**EXERCISE BRIEF**
Repeat every line below exactly, word for word.
----------------------------------------
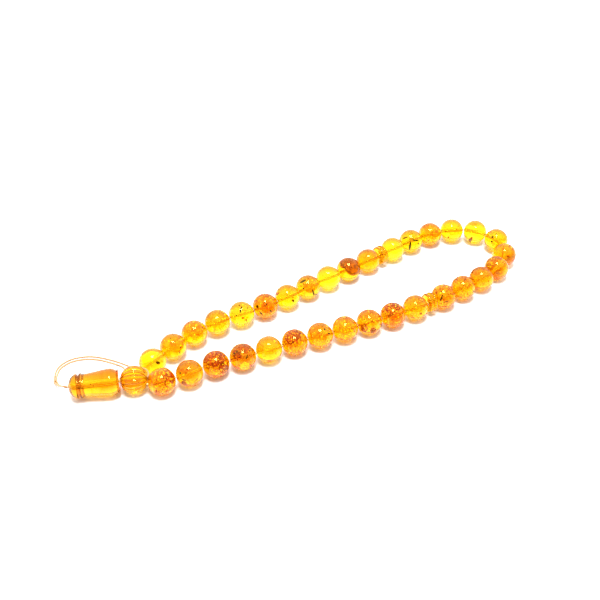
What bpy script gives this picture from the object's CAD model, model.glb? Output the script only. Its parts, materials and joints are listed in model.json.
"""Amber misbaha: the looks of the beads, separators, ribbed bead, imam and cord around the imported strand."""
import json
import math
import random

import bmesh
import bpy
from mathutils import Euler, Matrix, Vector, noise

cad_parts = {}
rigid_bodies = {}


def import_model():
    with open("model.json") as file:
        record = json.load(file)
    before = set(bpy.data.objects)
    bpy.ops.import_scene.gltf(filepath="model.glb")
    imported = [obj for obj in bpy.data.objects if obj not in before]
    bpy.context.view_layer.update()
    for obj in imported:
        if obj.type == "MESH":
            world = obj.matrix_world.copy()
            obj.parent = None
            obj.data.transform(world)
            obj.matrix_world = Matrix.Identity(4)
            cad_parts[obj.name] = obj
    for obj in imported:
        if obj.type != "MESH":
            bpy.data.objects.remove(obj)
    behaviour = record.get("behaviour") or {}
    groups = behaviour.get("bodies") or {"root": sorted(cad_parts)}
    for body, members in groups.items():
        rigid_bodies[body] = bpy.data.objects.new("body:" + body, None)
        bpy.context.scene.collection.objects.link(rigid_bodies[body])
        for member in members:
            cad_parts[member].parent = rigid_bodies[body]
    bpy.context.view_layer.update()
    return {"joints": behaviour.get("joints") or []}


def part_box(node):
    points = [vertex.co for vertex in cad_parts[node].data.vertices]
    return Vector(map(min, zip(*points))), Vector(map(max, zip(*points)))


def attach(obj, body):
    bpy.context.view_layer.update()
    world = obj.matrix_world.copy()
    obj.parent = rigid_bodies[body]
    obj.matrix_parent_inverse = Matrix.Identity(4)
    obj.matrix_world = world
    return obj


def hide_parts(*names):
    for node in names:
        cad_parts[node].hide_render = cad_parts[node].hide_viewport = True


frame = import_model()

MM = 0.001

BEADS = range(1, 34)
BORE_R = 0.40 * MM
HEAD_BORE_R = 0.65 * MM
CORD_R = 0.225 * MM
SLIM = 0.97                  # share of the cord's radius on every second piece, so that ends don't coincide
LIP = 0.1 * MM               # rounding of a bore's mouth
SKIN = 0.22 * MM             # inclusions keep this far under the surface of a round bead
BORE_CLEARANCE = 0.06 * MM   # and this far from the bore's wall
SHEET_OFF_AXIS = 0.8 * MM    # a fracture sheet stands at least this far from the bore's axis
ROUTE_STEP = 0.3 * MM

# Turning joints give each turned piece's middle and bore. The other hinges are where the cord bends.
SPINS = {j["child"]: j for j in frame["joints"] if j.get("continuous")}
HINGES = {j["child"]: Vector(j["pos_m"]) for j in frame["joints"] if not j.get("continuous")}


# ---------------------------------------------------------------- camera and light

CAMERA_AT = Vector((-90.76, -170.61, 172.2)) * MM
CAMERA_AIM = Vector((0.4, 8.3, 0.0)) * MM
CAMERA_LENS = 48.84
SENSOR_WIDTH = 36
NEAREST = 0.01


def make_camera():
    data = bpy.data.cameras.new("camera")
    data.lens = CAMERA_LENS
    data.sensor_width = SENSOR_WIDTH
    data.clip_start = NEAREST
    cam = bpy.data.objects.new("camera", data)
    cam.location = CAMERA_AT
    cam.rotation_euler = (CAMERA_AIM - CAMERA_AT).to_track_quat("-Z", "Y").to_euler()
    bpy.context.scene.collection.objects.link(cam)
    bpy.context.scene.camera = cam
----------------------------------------
**ANSWER TO THE EXERCISE**
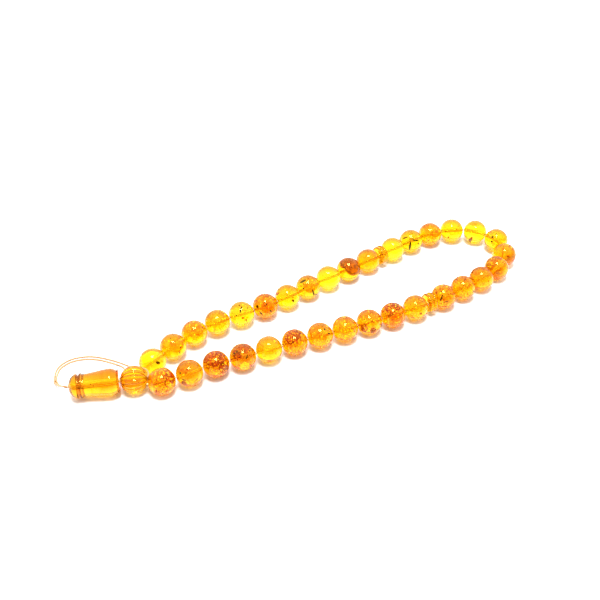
What bpy script gives this picture from the object's CAD model, model.glb? Output the script only. Its parts, materials and joints are listed in model.json.
"""Amber misbaha: the looks of the beads, separators, ribbed bead, imam and cord around the imported strand."""
import json
import math
import random

import bmesh
import bpy
from mathutils import Euler, Matrix, Vector, noise

cad_parts = {}
rigid_bodies = {}


def import_model():
    with open("model.json") as file:
        record = json.load(file)
    before = set(bpy.data.objects)
    bpy.ops.import_scene.gltf(filepath="model.glb")
    imported = [obj for obj in bpy.data.objects if obj not in before]
    bpy.context.view_layer.update()
    for obj in imported:
        if obj.type == "MESH":
            world = obj.matrix_world.copy()
            obj.parent = None
            obj.data.transform(world)
            obj.matrix_world = Matrix.Identity(4)
            cad_parts[obj.name] = obj
    for obj in imported:
        if obj.type != "MESH":
            bpy.data.objects.remove(obj)
    behaviour = record.get("behaviour") or {}
    groups = behaviour.get("bodies") or {"root": sorted(cad_parts)}
    for body, members in groups.items():
        rigid_bodies[body] = bpy.data.objects.new("body:" + body, None)
        bpy.context.scene.collection.objects.link(rigid_bodies[body])
        for member in members:
            cad_parts[member].parent = rigid_bodies[body]
    bpy.context.view_layer.update()
    return {"joints": behaviour.get("joints") or []}


def part_box(node):
    points = [vertex.co for vertex in cad_parts[node].data.vertices]
    return Vector(map(min, zip(*points))), Vector(map(max, zip(*points)))


def attach(obj, body):
    bpy.context.view_layer.update()
    world = obj.matrix_world.copy()
    obj.parent = rigid_bodies[body]
    obj.matrix_parent_inverse = Matrix.Identity(4)
    obj.matrix_world = world
    return obj


def hide_parts(*names):
    for node in names:
        cad_parts[node].hide_render = cad_parts[node].hide_viewport = True


frame = import_model()

MM = 0.001

BEADS = range(1, 34)
BORE_R = 0.40 * MM
HEAD_BORE_R = 0.65 * MM
CORD_R = 0.225 * MM
SLIM = 0.97                  # share of the cord's radius on every second piece, so that ends don't coincide
LIP = 0.1 * MM               # rounding of a bore's mouth
SKIN = 0.22 * MM             # inclusions keep this far under the surface of a round bead
BORE_CLEARANCE = 0.06 * MM   # and this far from the bore's wall
SHEET_OFF_AXIS = 0.8 * MM    # a fracture sheet stands at least this far from the bore's axis
ROUTE_STEP = 0.3 * MM

# Turning joints give each turned piece's middle and bore. The other hinges are where the cord bends.
SPINS = {j["child"]: j for j in frame["joints"] if j.get("continuous")}
HINGES = {j["child"]: Vector(j["pos_m"]) for j in frame["joints"] if not j.get("continuous")}


# ---------------------------------------------------------------- camera and light

CAMERA_AT = Vector((-90.76, -170.61, 172.2)) * MM
CAMERA_AIM = Vector((0.4, 8.3, 0.0)) * MM
CAMERA_LENS = 48.84
SENSOR_WIDTH = 36
NEAREST = 0.01


def make_camera():
    data = bpy.data.cameras.new("camera")
    data.lens = CAMERA_LENS
    data.sensor_width = SENSOR_WIDTH
    data.clip_start = NEAREST
    cam = bpy.data.objects.new("camera", data)
    cam.location = CAMERA_AT
    cam.rotation_euler = (CAMERA_AIM - CAMERA_AT).to_track_quat("-Z", "Y").to_euler()
    bpy.context.scene.collection.objects.link(cam)
    bpy.context.scene.camera = cam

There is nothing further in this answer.